Rekordowa frekwencja
Już od rana było widać, że Polacy masowo ruszyli do urn. W Lublinie przed niektórymi lokali ustawiały się długie kolejki. Żeby zagłosować trzeba było stać nawet godzinę, albo jeszcze dłużej.
Tak było nie tylko w mieście. – Kalinówka koło Lublina i komisja w szkole podstawowej. Zwykle wchodziło się do sali gimnastycznej i od razu można było podejść do stolika, aby pobrać kartę. W niedzielę, koło południa, trzeba było stać ok. 20 minut – donosili nasi dziennikarze.
Na godz. 12 frekwencja w Polsce wyniosła 22,59 procent. Jak podał przewodniczący PKW, sędzia Sylwester Marciniak, wydano ponad 6 mln kart do głosowania.
Co do Lublina, to w południe frekwencja wyniosła 22,84 proc. i była o ok. 3 proc. wyższa niż cztery lata temu o tej porze. W Lublinie z najwyższą frekwencją do godz. 12 odnotowano w przedszkolu przy ul. Rzeckiego zagłosowało 56 proc. uprawnionych do głosowania.
– Głosowałam około godziny 10.45 w szkole przy ul. Słowiczej. Nie spodziewałam się większej kolejki, a jednak była. I to spora. Musiałam czekać 45 minut – to relacja naszj dziennikarki.
Wieczorem PKW podała frekwencję liczoną na godzinę 17. Do tego w całej Polsce do tego momentu zagłosowało 57,54 proc. uprawnionych. W województwie lubelskim było z tym słabiej – 55,33 procent. W zesztawieniu miast wojewódzkich Lublin wypadł blado – 53,21 procent.
Spokojnie, ale…
Generalnie głosowanie przebiegało spokojnie. Nie było poważniejszych incydentów, ale np. w powiecie parczewskim wiceprzewodniczący jednej z komisji w przerwie między obowiązkami pił alkohol, a potem wsiadł za kierownicę. Został zatrzymany przez policję.

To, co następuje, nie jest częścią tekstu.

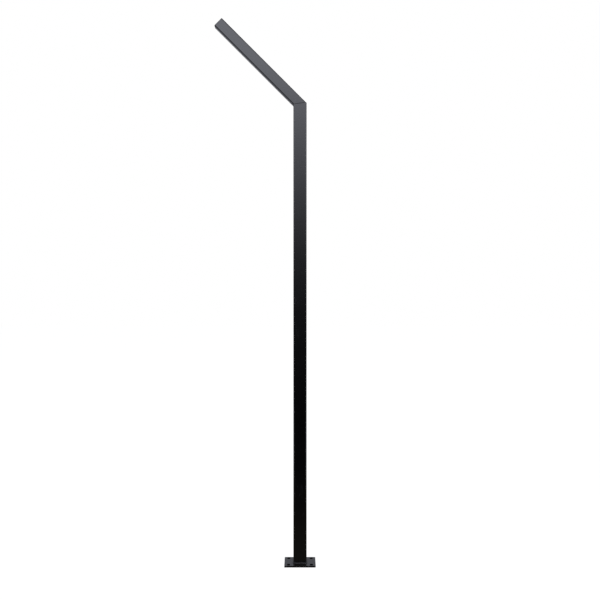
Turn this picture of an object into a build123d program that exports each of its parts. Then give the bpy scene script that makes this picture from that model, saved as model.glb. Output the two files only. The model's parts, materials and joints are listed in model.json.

W mediach społecznościowych zaczęły także pojawiać się zdjęcia kart bez wymaganych dwóch pieczęci urzędowych. W takim przypadku oddane głosy są nieważne.
PKW na konferencji prasowej przypominało także, że członkowie komisji nie powinni pytać wyborców, ile kart wydać. Można było zrezygnować np. z karty referendalnej, ale pytanie o to nie powinni padać.
Problemy były także z aplikację mObywatel, którą można się posłużyć w komisji (chodzi o dowód osobisty). W trybie online były kłopoty z jej uruchomieniem. Dlatego Ministerstwo Cyfryzacji instruowało, że należy program uruchomić offline.